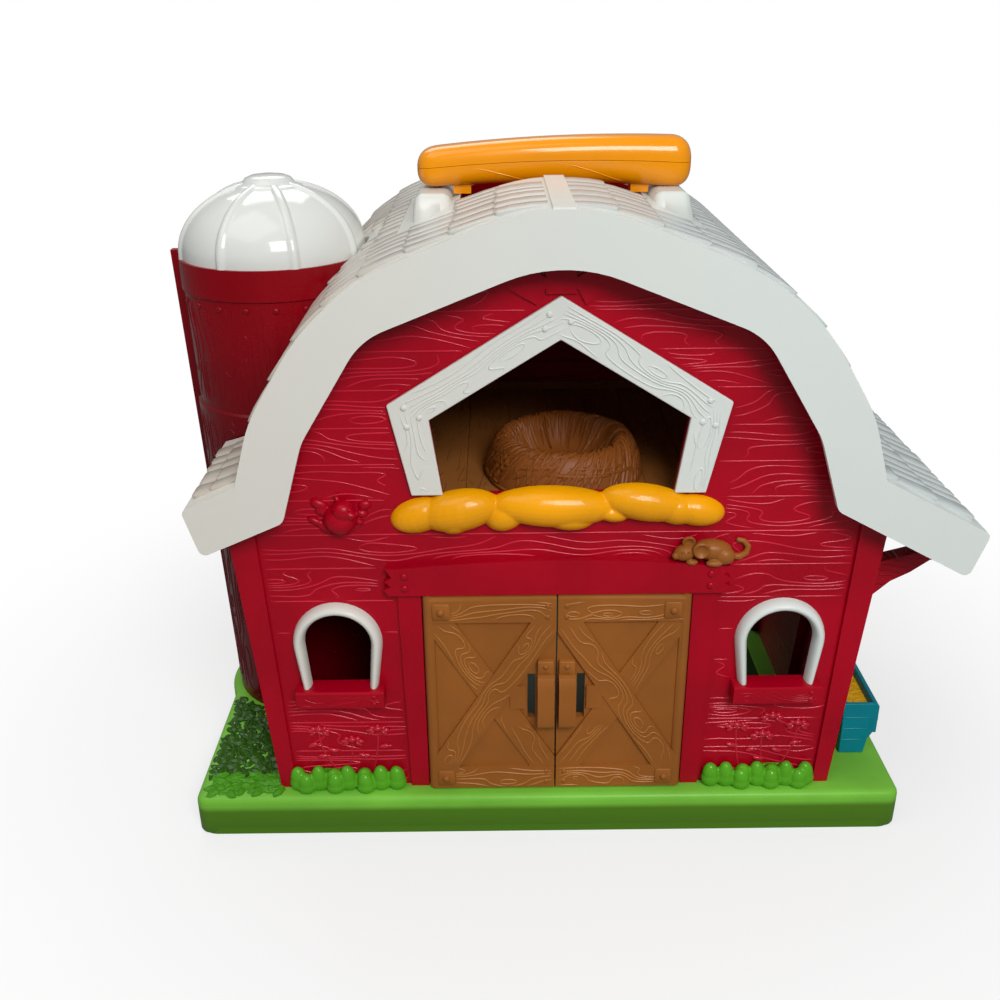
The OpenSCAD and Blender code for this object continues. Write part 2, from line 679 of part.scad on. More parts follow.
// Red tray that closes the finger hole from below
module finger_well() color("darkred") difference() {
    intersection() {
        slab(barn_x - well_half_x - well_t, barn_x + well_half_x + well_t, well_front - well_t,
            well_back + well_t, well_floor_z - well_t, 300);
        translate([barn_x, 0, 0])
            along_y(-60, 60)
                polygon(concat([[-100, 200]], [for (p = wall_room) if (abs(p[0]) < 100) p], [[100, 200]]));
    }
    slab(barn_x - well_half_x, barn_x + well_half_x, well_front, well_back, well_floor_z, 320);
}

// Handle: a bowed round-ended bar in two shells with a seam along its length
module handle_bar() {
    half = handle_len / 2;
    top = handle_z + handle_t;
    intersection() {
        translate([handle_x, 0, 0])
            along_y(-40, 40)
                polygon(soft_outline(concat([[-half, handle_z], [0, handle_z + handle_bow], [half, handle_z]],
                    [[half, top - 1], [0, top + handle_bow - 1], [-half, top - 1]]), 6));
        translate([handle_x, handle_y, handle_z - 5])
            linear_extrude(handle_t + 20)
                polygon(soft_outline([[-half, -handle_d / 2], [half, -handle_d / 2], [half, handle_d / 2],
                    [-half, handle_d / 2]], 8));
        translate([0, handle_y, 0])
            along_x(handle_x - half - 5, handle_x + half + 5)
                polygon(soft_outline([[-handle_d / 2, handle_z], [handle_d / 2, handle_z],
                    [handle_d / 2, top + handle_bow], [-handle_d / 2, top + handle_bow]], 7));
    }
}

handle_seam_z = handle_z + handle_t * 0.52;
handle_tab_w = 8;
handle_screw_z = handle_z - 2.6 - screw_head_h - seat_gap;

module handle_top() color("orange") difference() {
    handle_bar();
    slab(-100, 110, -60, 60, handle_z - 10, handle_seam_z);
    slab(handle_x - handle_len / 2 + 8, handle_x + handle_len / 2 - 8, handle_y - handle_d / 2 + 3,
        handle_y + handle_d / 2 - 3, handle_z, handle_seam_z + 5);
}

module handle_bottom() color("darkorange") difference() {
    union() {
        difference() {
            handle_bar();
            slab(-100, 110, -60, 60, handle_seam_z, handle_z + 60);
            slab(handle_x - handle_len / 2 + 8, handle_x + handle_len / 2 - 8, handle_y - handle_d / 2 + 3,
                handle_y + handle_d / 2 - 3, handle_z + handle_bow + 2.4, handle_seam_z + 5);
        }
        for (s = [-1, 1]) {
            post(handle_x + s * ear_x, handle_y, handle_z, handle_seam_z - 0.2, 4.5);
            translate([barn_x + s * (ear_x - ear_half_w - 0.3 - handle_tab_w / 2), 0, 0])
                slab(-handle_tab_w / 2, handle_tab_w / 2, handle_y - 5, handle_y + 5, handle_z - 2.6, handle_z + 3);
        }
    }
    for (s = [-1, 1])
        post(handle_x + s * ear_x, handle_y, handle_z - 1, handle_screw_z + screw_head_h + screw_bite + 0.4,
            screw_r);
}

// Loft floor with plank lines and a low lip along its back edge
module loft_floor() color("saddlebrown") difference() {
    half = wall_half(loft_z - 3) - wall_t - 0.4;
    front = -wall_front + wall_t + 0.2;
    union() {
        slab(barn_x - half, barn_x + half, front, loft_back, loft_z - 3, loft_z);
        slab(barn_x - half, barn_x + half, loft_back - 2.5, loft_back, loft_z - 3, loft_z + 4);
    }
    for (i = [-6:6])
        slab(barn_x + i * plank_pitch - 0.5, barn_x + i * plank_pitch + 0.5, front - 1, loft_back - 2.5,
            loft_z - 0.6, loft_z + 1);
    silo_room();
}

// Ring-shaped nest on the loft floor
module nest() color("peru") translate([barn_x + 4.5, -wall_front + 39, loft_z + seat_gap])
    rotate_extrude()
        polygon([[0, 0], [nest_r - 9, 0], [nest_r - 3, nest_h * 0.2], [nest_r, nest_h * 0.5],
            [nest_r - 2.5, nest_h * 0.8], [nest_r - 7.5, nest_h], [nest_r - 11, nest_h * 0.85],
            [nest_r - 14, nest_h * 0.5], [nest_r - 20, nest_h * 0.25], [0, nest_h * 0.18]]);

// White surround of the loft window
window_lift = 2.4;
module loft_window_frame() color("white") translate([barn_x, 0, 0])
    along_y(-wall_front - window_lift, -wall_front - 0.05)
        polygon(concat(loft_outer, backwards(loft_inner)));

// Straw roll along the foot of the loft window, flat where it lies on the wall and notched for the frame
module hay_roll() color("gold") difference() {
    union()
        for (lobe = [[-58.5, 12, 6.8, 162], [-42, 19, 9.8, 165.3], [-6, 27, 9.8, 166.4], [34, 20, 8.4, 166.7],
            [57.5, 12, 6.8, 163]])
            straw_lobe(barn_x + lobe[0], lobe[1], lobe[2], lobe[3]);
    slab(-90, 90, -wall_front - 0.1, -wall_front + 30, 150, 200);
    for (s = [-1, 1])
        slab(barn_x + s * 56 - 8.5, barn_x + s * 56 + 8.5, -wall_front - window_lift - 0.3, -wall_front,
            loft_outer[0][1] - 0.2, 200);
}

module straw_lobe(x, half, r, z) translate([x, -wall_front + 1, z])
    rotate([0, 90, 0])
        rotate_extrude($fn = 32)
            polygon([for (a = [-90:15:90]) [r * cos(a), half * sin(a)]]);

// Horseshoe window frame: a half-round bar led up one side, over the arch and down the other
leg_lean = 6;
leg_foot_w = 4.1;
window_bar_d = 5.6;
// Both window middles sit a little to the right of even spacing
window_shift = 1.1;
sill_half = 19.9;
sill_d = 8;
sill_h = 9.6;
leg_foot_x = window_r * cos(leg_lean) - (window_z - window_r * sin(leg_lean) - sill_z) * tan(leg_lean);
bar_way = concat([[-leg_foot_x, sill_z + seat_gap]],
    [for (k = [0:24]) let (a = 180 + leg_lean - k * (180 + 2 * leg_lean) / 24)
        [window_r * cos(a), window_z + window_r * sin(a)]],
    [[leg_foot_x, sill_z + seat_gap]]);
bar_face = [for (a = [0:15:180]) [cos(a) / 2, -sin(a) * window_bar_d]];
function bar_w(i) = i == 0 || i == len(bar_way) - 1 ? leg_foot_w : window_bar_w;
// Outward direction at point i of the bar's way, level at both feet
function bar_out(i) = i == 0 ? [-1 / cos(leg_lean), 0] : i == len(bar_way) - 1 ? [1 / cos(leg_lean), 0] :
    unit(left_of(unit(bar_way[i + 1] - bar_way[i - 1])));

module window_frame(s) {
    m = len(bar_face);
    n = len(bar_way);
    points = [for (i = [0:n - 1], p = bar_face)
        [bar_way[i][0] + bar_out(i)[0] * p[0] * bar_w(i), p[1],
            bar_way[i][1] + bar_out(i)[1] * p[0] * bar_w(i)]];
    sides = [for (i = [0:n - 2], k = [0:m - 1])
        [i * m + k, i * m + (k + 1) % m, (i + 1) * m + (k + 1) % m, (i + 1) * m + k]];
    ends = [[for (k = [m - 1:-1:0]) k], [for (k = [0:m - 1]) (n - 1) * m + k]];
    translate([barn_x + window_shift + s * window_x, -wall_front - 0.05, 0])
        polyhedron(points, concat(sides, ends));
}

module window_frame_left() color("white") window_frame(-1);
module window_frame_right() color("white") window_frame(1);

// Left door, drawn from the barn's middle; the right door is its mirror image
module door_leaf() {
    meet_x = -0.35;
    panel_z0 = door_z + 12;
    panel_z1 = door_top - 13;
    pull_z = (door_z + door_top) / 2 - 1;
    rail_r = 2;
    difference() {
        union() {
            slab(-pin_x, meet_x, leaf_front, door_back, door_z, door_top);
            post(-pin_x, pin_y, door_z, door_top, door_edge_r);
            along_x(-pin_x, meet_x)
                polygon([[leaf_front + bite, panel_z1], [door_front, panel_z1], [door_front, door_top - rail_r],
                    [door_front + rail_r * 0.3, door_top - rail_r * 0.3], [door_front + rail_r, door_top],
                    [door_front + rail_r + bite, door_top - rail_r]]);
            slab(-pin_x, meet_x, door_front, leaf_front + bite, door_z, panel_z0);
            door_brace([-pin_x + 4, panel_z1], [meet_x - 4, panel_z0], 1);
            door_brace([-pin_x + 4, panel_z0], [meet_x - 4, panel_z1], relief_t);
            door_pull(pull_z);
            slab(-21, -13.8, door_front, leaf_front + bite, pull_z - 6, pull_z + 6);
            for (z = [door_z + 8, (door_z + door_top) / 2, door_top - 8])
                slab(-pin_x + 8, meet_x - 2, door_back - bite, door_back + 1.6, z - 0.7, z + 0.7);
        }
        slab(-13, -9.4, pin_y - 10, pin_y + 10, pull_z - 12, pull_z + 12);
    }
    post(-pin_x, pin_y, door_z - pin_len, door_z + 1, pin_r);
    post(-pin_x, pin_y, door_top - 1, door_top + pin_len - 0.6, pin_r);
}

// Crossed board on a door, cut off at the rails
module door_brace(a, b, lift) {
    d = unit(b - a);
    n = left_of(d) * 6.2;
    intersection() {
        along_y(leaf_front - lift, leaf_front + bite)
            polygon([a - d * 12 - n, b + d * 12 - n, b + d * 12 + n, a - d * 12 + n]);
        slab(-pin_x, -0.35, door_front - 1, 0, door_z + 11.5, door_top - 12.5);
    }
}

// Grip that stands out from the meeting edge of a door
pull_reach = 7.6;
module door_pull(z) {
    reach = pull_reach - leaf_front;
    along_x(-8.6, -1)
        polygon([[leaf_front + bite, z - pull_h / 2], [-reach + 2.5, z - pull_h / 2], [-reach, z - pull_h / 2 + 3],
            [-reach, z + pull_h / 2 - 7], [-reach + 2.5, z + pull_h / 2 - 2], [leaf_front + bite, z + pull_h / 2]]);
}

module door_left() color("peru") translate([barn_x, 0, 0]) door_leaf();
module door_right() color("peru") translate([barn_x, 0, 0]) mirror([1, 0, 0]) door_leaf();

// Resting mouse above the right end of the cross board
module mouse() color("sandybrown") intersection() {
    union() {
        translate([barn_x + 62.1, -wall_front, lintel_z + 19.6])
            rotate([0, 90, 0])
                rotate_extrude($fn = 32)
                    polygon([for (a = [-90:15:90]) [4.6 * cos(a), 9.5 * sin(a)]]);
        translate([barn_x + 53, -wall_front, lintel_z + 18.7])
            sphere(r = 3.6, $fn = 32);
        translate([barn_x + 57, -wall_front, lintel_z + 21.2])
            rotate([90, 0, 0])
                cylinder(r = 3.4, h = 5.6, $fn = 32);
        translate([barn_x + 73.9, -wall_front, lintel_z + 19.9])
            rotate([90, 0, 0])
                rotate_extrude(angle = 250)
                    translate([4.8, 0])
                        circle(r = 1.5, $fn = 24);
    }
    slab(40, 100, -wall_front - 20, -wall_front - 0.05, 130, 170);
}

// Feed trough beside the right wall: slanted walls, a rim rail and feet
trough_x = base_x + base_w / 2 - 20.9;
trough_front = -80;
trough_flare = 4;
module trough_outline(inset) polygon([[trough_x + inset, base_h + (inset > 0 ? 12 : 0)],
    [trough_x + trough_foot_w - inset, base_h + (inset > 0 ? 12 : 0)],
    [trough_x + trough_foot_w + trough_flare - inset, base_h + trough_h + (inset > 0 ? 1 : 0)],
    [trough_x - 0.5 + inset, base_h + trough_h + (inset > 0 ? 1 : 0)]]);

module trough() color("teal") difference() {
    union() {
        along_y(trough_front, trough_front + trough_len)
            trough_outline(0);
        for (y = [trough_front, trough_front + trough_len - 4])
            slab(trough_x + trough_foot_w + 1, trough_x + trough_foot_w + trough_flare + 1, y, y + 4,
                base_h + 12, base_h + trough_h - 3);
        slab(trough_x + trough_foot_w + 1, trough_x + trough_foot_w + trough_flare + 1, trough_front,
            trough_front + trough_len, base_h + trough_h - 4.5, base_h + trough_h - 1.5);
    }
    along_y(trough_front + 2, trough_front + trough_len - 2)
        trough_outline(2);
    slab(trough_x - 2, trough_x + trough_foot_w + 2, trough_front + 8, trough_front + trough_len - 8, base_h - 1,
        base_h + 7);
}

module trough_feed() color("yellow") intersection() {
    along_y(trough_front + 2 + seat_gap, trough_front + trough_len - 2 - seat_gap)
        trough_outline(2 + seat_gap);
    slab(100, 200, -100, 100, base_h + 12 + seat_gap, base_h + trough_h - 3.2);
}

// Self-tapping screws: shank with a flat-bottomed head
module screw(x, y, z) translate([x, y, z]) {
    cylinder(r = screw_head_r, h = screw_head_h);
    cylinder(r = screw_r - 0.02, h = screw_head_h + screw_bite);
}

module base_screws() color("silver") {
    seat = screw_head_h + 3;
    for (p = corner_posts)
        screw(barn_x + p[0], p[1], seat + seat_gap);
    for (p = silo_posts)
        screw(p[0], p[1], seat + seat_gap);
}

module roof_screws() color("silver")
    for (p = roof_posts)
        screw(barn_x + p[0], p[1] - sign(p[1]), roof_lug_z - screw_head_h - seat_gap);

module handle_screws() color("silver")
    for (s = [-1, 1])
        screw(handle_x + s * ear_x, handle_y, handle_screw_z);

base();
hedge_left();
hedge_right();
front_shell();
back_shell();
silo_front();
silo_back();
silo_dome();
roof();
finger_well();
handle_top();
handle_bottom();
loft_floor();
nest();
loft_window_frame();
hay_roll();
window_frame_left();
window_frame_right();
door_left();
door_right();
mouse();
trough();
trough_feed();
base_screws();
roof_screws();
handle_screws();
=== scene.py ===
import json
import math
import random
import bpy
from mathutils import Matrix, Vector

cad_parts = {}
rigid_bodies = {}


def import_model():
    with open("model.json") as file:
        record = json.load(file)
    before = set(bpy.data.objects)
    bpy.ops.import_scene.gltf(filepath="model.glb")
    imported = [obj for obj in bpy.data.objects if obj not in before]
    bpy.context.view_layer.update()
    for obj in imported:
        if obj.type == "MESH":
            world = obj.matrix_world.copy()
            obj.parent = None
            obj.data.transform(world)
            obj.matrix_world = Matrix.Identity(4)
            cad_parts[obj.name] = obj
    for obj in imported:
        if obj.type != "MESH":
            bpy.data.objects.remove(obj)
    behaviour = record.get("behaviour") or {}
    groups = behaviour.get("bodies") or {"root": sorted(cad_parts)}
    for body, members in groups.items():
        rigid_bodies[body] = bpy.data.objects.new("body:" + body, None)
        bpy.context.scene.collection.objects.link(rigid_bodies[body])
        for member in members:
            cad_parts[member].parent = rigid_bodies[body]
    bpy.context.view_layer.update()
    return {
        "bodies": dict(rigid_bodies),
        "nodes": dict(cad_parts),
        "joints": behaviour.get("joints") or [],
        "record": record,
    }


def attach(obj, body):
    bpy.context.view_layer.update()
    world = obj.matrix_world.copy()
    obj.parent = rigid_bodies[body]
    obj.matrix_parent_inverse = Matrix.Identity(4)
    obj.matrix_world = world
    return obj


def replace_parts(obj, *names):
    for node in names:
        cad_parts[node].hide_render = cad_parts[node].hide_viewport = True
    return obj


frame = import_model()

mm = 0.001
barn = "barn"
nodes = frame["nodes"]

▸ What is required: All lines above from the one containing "silo_dome();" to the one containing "before = set(bpy.data.objects)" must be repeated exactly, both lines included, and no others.

▸ Solved exercise:
silo_dome();
roof();
finger_well();
handle_top();
handle_bottom();
loft_floor();
nest();
loft_window_frame();
hay_roll();
window_frame_left();
window_frame_right();
door_left();
door_right();
mouse();
trough();
trough_feed();
base_screws();
roof_screws();
handle_screws();
=== scene.py ===
import json
import math
import random
import bpy
from mathutils import Matrix, Vector

cad_parts = {}
rigid_bodies = {}


def import_model():
    with open("model.json") as file:
        record = json.load(file)
    before = set(bpy.data.objects)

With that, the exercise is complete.